People seem to write as if the coming (already here in vanguard) soft persecution of Christians will be good for the Church -- it will purify us, awaken the sleeping giant, etc. I suppose that might happen.  Maybe we will be brave. Some people no doubt will. There have always been Joan Bells and Joe Scheidlers and Baronelle Stutzmans among us. But the truth is that most of us will just be carried along. They'll tell us we can't have our hospitals or universities unless we support gay marriage and pay for abortions and you know what will happen? We'll agonize, and then we'll decide in conscience that the good of being able to treat people in the hospital or of teaching most of what we believe outweighs the evil to be done by turning so many people out of work by closing those institutions down. Better that we should continue our work as best we can than turn these vital duties over to others, we will say.  

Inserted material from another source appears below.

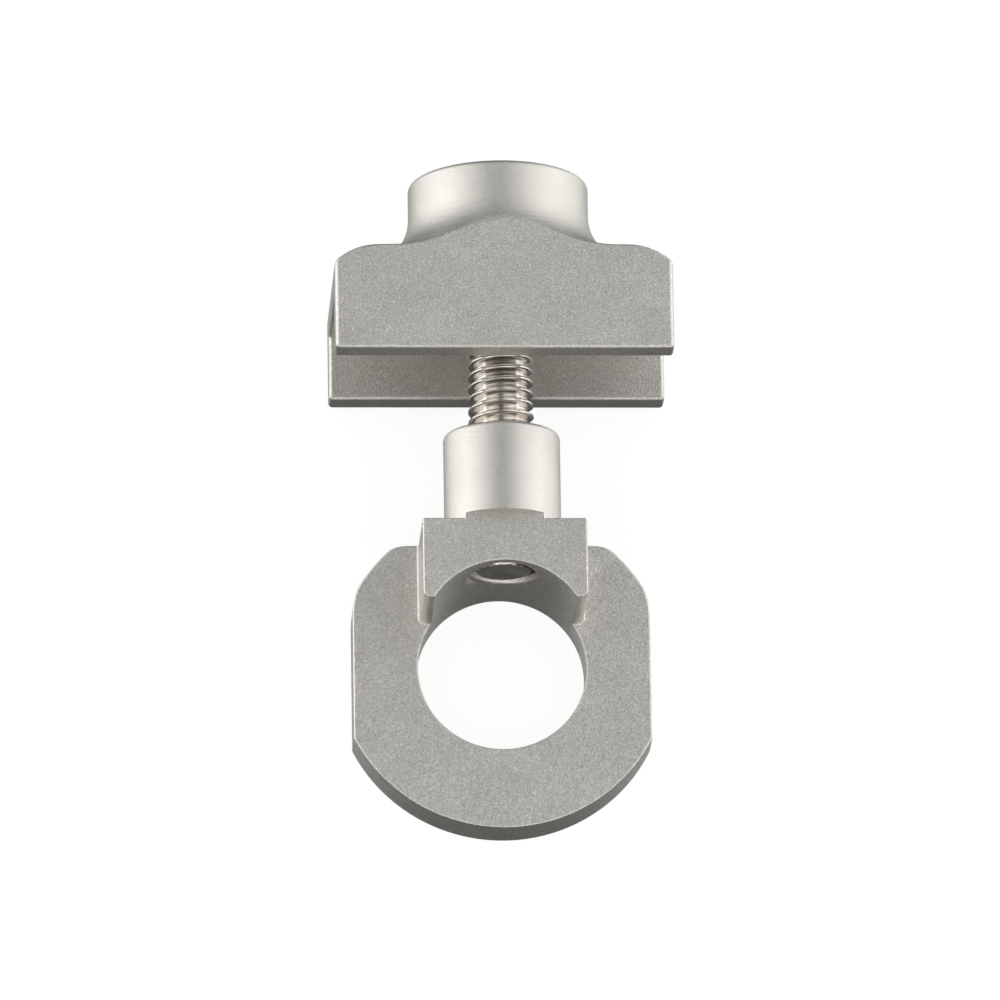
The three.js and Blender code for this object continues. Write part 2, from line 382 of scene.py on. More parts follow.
def sums_in(nodes, links):
    """A function that adds a math node to one tree and returns its result."""

    def combined(operation, *values):
        made = nodes.new("ShaderNodeMath")
        made.operation = operation
        for socket, value in zip(made.inputs, values):
            if isinstance(value, bpy.types.NodeSocket):
                links.new(value, socket)
            else:
                socket.default_value = value
        return made.outputs[0]

    return combined


def spread(nodes, links, value, low, high, dark, light, ease="LINEAR"):
    """Maps a value from low..high onto dark..light."""
    ranged = nodes.new("ShaderNodeMapRange")
    ranged.interpolation_type = ease
    ranged.inputs["From Min"].default_value = low
    ranged.inputs["From Max"].default_value = high
    ranged.inputs["To Min"].default_value = dark
    ranged.inputs["To Max"].default_value = light
    links.new(value, ranged.inputs["Value"])
    return ranged.outputs["Result"]


def colour_ramp(nodes, links, value, stops):
    """Colours blended along a value, from (place, colour) stops in rising order."""
    ramp = nodes.new("ShaderNodeValToRGB")
    elements = ramp.color_ramp.elements
    elements[0].position, elements[-1].position = stops[0][0], stops[-1][0]
    for place, colour in stops[1:-1]:
        elements.new(place)
    for element, (place, colour) in zip(elements, stops):
        element.color = (*colour, 1)
    links.new(value, ramp.inputs["Fac"])
    return ramp.outputs["Color"]


def raise_relief(nodes, links, metal, height, strength, depth):
    """Gives a shader small dents and marks of a depth in metres."""
    bump = nodes.new("ShaderNodeBump")
    bump.inputs["Strength"].default_value = strength
    bump.inputs["Distance"].default_value = depth
    links.new(height, bump.inputs["Height"])
    links.new(bump.outputs["Normal"], metal.inputs["Normal"])


def blasted_aluminium(name, turned_height=None):
    """Clear anodised aluminium with the grain that glass beads leave, and painted glints: some
    dents are given a brighter colour, as if they caught the light.

    Above turned_height the surface keeps fine lathe marks, and the beads left less on it.
    """
    dent = 0.155 * MM
    fine_grain, coarse_grain, cloud_size = dent * 0.62, dent * 2.6, dent * 20
    dent_depth = 0.0125 * MM
    dent_share = 0.8
    coarse_share = 0.13
    painted_glint_share = 0.13
    painted_glint_light = 0.27
    turned_fade = 0.5 * MM
    front_face_margin = (0.16 * MM, 0.08 * MM)
    lathe_pitch = 0.10 * MM
    lathe_run = (0.05, 1.0, 0.05)
    lathe_depth = 1.6
    lathe_cleans_off = 0.72
    smoothest, roughest = 0.38, 0.52
    material, nodes, links, metal = shader_nodes(name)
    place = nodes.new("ShaderNodeTexCoord").outputs["Object"]
    metal.inputs["Metallic"].default_value = 1.0
    combined = sums_in(nodes, links)

    # Dents of the beads: one cell for each dent, with a finer grain over all.
    cells = nodes.new("ShaderNodeTexVoronoi")
    cells.inputs["Scale"].default_value = 1 / dent
    links.new(place, cells.inputs["Vector"])
    fine = noise_on(nodes, links, place, fine_grain, 2, 0.65)
    relief = combined("ADD", combined("MULTIPLY", cells.outputs["Distance"], dent_share), fine)
    blasted = 1.0
    if turned_height is not None:
        spot = nodes.new("ShaderNodeSeparateXYZ")
        links.new(place, spot.inputs[0])
        high = spread(
            nodes, links, spot.outputs["Y"], turned_height, turned_height + turned_fade, 0, 1
        )
        off_axis = combined("ABSOLUTE", combined("SUBTRACT", spot.outputs["Z"], screw_axis_z))
        inner, outer = (screw_axis_z - margin for margin in front_face_margin)
        inside = spread(nodes, links, off_axis, inner, outer, 1, 0)
        turned = combined("MULTIPLY", high, inside)
        blasted = combined("SUBTRACT", 1.0, combined("MULTIPLY", turned, lathe_cleans_off))
        along = nodes.new("ShaderNodeMapping")
        along.inputs["Scale"].default_value = lathe_run
        links.new(place, along.inputs["Vector"])
        marks = noise_on(nodes, links, along.outputs["Vector"], lathe_pitch, 3, 0.7)
        marks = combined("MULTIPLY", combined("MULTIPLY", marks, turned), lathe_depth)
        relief = combined("ADD", combined("MULTIPLY", relief, blasted), marks)
    raise_relief(nodes, links, metal, relief, strength=1.0, depth=dent_depth)

    # Colour: warm grey, lighter and darker from grain to grain and slightly in broad clouds.
    coarse = noise_on(nodes, links, place, coarse_grain, 2, 0.6)
    cloud = noise_on(nodes, links, place, cloud_size, 3)
    grain_and_glint = combined(
        "ADD",
        combined("MULTIPLY", fine, 1 - coarse_share),
        combined("MULTIPLY", coarse, coarse_share),
    )
    grain_and_glint = combined(
        "ADD", combined("MULTIPLY", combined("SUBTRACT", grain_and_glint, 0.5), blasted), 0.5
    )
    # Painted glints: here and there a dent is given a brighter colour, as if it caught the light.
    chance = nodes.new("ShaderNodeSeparateColor")
    links.new(cells.outputs["Color"], chance.inputs[0])
    painted_glint = combined("GREATER_THAN", chance.outputs[0], 1 - painted_glint_share)
    near = spread(nodes, links, cells.outputs["Distance"], 0.15, 0.5, 1, 0)
    painted_glint = combined("MULTIPLY", combined("MULTIPLY", painted_glint, near), painted_glint_light)
    grain_and_glint = combined("ADD", grain_and_glint, combined("MULTIPLY", painted_glint, blasted))
    # The painted glints carry the colour up towards the ramp's top stop.
    tint = colour_ramp(nodes, links, grain_and_glint, [
        (0.33, (0.575, 0.562, 0.535)),
        (0.70, (0.885, 0.868, 0.825)),
        (1.0, (1.0, 0.985, 0.945)),
    ])
    cloudy = colour_ramp(nodes, links, cloud, [
        (0.35, (0.93, 0.93, 0.925)),
        (0.68, (1.0, 1.0, 1.0)),
    ])
    shade = nodes.new("ShaderNodeMix")
    shade.data_type = "RGBA"
    shade.blend_type = "MULTIPLY"
    shade.inputs["Factor"].default_value = 1.0
    # Sockets 6 and 7 are the node's two colours, and output 2 is their product.
    links.new(tint, shade.inputs[6])
    links.new(cloudy, shade.inputs[7])
    links.new(shade.outputs[2], metal.inputs["Base Color"])
    rough = spread(nodes, links, fine, 0.3, 0.7, smoothest, roughest)
    links.new(rough, metal.inputs["Roughness"])
    return material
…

We will Sr. Carol Keehan it, and we will do so in good conscience, believing in good faith we are making the best of a bad situation and lamenting our own persecution.  And of those who do stand up we'll say either that we admire them but we don't think Christian conscience necessitates their stand or that they are a little too harsh or odd and that's not the way to attract people to the faith. We will have a point, as people who say such things (myself among them) do today, but we will be making these same compromises with a secularism now 5, 10, 15, 20 years advanced and even more people than today will simply not remember, or ever have experienced, any reality other than rule by the secular administrative state and they won't think it's that bad. 

This is why we pray, "Lead us not into temptation."  Because most of us are not strong enough to stand against the strong winds that blow. Most of us --I-- need a healthy culture because we have neither sufficient leisure to study and understand the times, nor eyes to see the evil in them, nor courage to oppose evil when we do see it.